The gap between the haves and have-nots in PE fundraising is widening. According to Preqin, the top 10% of funds by performance captured more than 60% of total commitments in 2025—a concentration that reflects LPs' flight to quality amid uncertainty. Align's raise puts it firmly in that top cohort, at least as measured by LP demand.
Fundraising Metric | 2023 | 2024 | 2025 | Change (2023-2025) |
|---|---|---|---|---|
Global PE Capital Raised | $678B | $589B | $453B | -33% |
Median Time to Close (Months) | 14 | 17 | 19 | +36% |
Funds Hitting or Exceeding Target | 62% | 48% | 41% | -34% |
Top Quartile Managers' Share of Commitments | 52% | 58% | 63% | +21% |
The data makes clear what anecdotal evidence already suggested: fundraising is harder, taking longer, and concentrating among proven winners. Align's close is an outlier in the best possible sense—but outliers by definition don't represent the market median.
For GPs still in the market, the lesson is uncomfortable but clear. Track record matters more than ever. LPs have finite budgets, stretched portfolios, and mounting pressure to deliver liquidity and returns. If you can't demonstrate top-quartile performance or a genuinely differentiated strategy, you're fighting for scraps. Align's ability to oversubscribe and hit its hard cap is a reminder that capital still flows—just not to everyone.
What Comes Next for Align and the Lower Mid-Market
Align now enters deployment mode with one of the largest war chests in the lower mid-market. The firm's announcement didn't specify a target number of platform investments or expected deployment timeline, but based on prior fund pacing and the size of Fund IV, observers should expect 12-18 platform deals over the next 3-4 years, with 2-3x that number in add-ons.
The firm's historical focus on business services, specialty manufacturing, distribution, and software suggests those sectors will remain core hunting grounds. But with more capital to deploy, there's room for Align to expand into adjacent verticals or pursue larger platform investments than it historically targeted. Whether the firm maintains its discipline or stretches its mandate will define Fund IV's ultimate performance.

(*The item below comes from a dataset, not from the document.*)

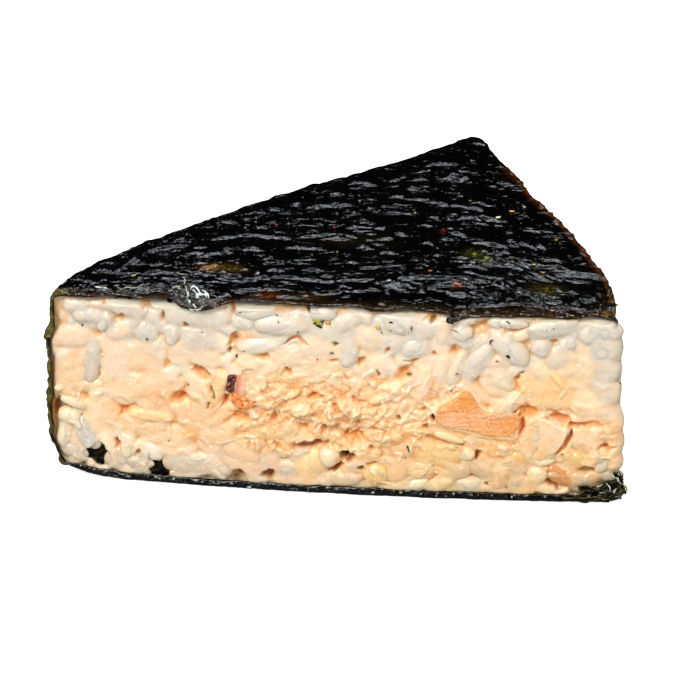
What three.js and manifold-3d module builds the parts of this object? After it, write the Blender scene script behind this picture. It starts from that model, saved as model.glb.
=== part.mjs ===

One thing is certain: Align's competitors are watching. When a firm raises $1.1 billion in this environment, it shifts the competitive dynamics. Other lower mid-market GPs may feel pressure to raise larger funds to keep pace, even if LP appetite doesn't support it. That dynamic—capital begetting capital—has historically led to overcapitalization and return compression in segments that were once structurally attractive.
For now, Align has the capital, the mandate, and the market credibility to execute its strategy. The hard part—deploying that capital into businesses that generate top-quartile returns—is just beginning.
The Real Test Is Still Ahead
Fundraising success is a lagging indicator. It tells you what LPs thought of your prior funds, not what your current fund will deliver. Align has cleared a significant hurdle by closing $1.1 billion in a challenging environment, but the returns that justify that capital won't be known for years.
What separates great funds from mediocre ones isn't the size of the raise—it's the discipline of deployment, the quality of portfolio company selection, and the ability to create value beyond financial engineering. Align's track record suggests it knows how to do that. Whether it can continue doing it at a larger scale, in a more competitive market, with higher return expectations, is the question that will define Fund IV's legacy.
For LPs who committed capital, the bet is clear: Align's lower mid-market playbook works, and the firm can scale it without sacrificing returns. For the market, the raise is a reminder that capital remains available for managers who can prove they deserve it. And for Align itself, the oversubscribed close is both validation and obligation—proof that LPs believe in the strategy, and a mandate to deliver on that belief.
Now comes the part where the firm has to prove them right.